▸ STATED GOAL: Only lines holding the string "with" are wanted; copy each one from the material.

▸ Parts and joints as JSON:
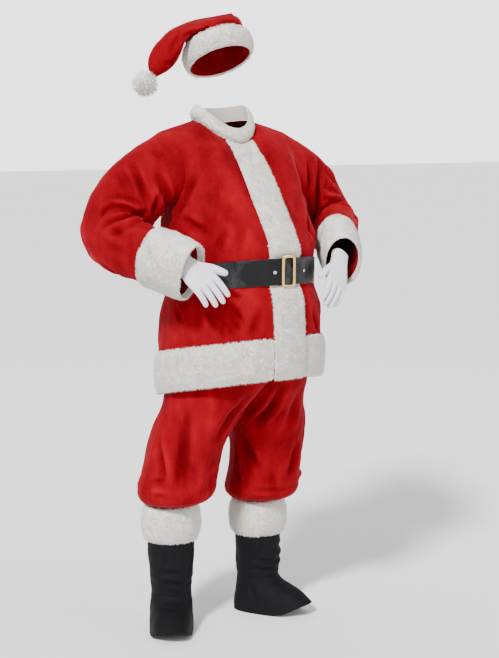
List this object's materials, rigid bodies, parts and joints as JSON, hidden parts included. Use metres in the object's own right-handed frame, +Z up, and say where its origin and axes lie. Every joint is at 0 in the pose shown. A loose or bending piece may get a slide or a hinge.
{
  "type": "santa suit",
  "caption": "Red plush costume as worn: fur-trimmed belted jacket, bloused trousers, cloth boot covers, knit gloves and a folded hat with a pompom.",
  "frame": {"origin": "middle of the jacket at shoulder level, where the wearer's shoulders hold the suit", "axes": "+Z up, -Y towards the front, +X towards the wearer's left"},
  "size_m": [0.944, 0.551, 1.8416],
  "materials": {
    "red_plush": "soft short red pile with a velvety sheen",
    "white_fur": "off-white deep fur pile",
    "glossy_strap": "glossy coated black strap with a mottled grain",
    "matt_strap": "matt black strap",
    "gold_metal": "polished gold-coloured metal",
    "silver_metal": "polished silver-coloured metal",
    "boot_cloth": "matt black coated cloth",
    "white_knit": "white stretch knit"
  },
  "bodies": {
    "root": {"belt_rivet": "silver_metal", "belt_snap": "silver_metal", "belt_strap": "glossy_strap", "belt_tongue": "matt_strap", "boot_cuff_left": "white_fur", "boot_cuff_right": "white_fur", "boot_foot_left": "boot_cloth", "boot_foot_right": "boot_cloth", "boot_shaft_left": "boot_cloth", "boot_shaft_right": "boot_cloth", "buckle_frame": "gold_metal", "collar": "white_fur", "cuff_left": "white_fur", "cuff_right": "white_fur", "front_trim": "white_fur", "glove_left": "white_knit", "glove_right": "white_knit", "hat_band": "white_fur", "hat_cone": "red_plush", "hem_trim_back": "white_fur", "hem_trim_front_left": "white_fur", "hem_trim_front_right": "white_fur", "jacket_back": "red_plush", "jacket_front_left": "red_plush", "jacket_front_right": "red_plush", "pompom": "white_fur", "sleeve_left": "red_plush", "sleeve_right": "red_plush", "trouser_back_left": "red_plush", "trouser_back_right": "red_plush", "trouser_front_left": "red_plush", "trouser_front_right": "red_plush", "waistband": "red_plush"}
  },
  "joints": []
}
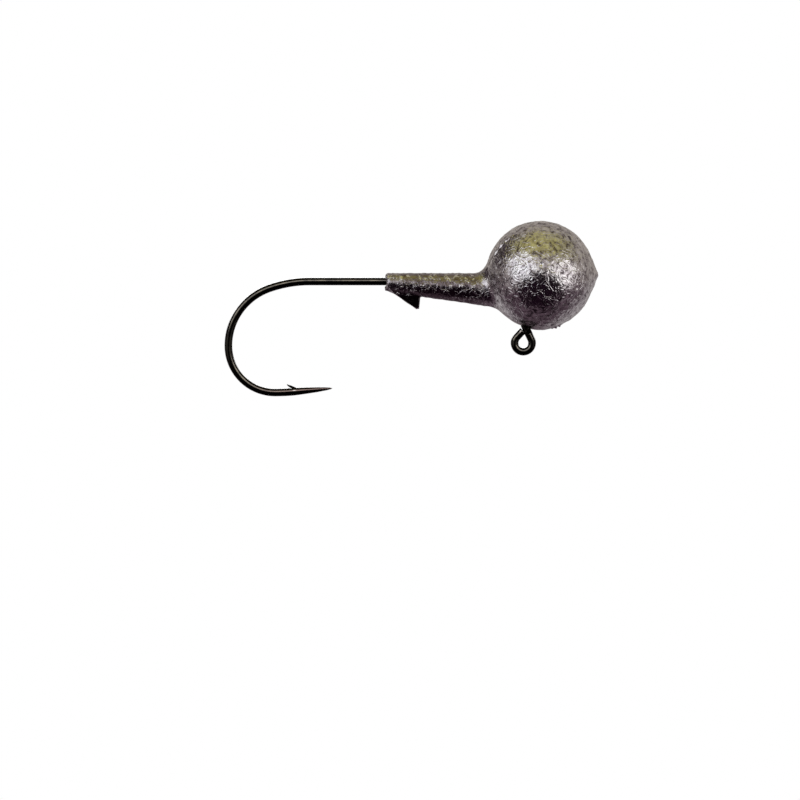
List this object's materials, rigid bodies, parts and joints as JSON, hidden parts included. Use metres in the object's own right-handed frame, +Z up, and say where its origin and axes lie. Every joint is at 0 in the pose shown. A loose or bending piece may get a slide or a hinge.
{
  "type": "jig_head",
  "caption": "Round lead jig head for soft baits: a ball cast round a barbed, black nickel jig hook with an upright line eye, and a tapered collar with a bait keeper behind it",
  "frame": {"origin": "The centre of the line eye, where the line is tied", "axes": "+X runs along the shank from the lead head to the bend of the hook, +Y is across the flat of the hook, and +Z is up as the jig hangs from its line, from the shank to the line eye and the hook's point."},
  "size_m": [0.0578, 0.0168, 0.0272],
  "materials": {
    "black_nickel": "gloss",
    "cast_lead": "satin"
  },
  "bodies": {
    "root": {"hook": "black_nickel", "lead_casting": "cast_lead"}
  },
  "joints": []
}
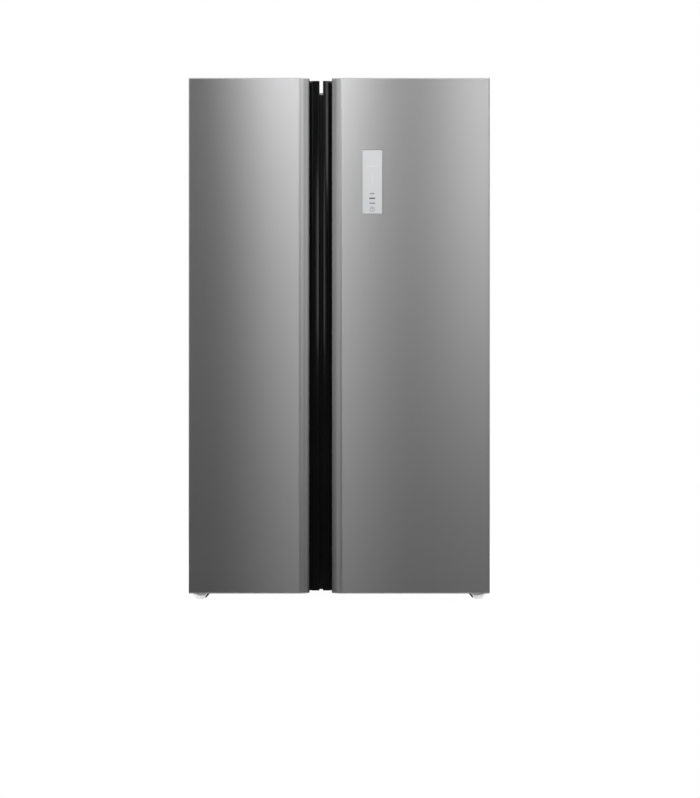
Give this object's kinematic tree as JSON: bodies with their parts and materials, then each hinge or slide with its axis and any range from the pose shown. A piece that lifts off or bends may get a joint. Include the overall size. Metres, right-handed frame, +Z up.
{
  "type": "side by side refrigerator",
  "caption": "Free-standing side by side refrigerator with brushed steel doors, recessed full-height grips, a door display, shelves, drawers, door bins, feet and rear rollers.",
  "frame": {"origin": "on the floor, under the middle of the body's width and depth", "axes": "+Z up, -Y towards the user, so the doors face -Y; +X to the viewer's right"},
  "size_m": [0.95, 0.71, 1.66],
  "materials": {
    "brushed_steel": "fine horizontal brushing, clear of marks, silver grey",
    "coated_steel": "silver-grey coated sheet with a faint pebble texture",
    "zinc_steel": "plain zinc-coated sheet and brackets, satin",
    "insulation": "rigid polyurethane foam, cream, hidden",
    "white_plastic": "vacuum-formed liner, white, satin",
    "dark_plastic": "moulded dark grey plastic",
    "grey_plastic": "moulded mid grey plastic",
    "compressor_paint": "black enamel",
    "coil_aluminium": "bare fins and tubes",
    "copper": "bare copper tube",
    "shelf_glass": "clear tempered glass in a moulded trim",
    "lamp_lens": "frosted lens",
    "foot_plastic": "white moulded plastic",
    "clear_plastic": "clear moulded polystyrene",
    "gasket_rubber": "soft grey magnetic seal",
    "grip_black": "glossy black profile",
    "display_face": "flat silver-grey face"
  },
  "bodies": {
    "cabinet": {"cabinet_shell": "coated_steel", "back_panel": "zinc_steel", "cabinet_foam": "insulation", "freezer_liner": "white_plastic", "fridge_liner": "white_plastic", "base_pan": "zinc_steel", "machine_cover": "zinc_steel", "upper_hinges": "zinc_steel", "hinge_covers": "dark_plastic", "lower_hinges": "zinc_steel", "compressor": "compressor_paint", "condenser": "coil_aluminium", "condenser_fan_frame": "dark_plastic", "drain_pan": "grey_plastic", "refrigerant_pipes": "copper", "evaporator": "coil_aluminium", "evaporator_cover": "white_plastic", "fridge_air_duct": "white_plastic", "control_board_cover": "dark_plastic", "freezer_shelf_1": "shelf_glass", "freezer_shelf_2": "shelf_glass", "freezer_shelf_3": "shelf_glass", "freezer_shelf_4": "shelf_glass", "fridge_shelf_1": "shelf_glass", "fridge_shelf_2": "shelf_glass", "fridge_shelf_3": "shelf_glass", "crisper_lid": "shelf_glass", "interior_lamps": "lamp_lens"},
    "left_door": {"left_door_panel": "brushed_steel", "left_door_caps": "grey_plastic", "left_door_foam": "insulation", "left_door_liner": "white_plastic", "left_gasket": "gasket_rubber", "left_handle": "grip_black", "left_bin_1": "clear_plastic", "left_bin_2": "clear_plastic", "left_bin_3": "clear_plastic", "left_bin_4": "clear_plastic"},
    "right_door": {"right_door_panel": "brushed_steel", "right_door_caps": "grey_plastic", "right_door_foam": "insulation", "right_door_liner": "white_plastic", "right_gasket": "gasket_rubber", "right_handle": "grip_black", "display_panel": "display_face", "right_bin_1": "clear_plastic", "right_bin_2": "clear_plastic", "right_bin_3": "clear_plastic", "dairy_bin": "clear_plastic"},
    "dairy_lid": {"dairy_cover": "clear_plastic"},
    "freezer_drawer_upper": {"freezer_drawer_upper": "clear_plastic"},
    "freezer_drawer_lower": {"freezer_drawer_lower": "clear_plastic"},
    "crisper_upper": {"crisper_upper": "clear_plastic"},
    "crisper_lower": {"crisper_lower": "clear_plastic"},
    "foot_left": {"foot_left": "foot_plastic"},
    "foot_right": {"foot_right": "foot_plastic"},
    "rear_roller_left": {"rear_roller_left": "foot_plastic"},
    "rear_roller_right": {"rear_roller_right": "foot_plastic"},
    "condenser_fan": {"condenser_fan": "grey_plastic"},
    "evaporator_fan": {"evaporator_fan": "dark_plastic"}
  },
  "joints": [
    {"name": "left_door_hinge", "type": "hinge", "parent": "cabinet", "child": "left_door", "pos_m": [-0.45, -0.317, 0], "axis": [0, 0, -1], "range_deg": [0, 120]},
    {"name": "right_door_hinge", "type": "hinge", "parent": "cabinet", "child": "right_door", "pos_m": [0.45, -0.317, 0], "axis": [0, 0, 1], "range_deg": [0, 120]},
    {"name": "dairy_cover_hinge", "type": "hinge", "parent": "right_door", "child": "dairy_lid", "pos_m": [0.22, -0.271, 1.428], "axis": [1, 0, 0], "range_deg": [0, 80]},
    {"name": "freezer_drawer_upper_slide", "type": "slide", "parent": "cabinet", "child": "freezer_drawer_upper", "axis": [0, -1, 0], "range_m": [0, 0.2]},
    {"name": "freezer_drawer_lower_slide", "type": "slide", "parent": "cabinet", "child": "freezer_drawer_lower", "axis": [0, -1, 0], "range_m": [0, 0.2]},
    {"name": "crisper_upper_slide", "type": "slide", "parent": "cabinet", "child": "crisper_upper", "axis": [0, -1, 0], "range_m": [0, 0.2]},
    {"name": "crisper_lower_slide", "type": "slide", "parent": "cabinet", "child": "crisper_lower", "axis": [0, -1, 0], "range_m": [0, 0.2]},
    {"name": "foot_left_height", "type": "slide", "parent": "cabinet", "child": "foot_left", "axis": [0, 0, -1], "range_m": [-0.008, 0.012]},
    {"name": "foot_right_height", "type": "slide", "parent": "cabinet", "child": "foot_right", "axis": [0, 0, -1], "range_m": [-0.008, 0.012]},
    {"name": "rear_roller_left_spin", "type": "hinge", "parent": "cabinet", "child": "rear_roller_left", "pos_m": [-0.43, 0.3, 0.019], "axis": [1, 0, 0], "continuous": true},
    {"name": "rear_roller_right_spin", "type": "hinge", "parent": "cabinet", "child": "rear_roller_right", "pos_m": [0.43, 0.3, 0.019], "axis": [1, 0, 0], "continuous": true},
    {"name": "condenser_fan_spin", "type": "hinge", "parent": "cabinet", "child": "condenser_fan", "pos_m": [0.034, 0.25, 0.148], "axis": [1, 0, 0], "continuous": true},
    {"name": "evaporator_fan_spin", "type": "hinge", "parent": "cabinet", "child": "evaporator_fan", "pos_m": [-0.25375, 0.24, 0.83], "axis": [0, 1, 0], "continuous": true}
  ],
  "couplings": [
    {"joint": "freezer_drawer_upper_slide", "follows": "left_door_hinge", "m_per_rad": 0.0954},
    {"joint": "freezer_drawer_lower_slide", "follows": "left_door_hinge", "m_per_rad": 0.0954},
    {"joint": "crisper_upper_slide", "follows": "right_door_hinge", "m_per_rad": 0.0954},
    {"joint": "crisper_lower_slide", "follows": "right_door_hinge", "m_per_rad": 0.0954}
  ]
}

▸ COMPLETE RESPONSE:
  "caption": "Red plush costume as worn: fur-trimmed belted jacket, bloused trousers, cloth boot covers, knit gloves and a folded hat with a pompom.",
    "red_plush": "soft short red pile with a velvety sheen",
    "glossy_strap": "glossy coated black strap with a mottled grain",
  "caption": "Round lead jig head for soft baits: a ball cast round a barbed, black nickel jig hook with an upright line eye, and a tapered collar with a bait keeper behind it",
Give this object's kinematic tree as JSON: bodies with their parts and materials, then each hinge or slide with its axis and any range from the pose shown. A piece that lifts off or bends may get a joint. Include the overall size. Metres, right-handed frame, +Z up.
  "caption": "Free-standing side by side refrigerator with brushed steel doors, recessed full-height grips, a door display, shelves, drawers, door bins, feet and rear rollers.",
    "coated_steel": "silver-grey coated sheet with a faint pebble texture",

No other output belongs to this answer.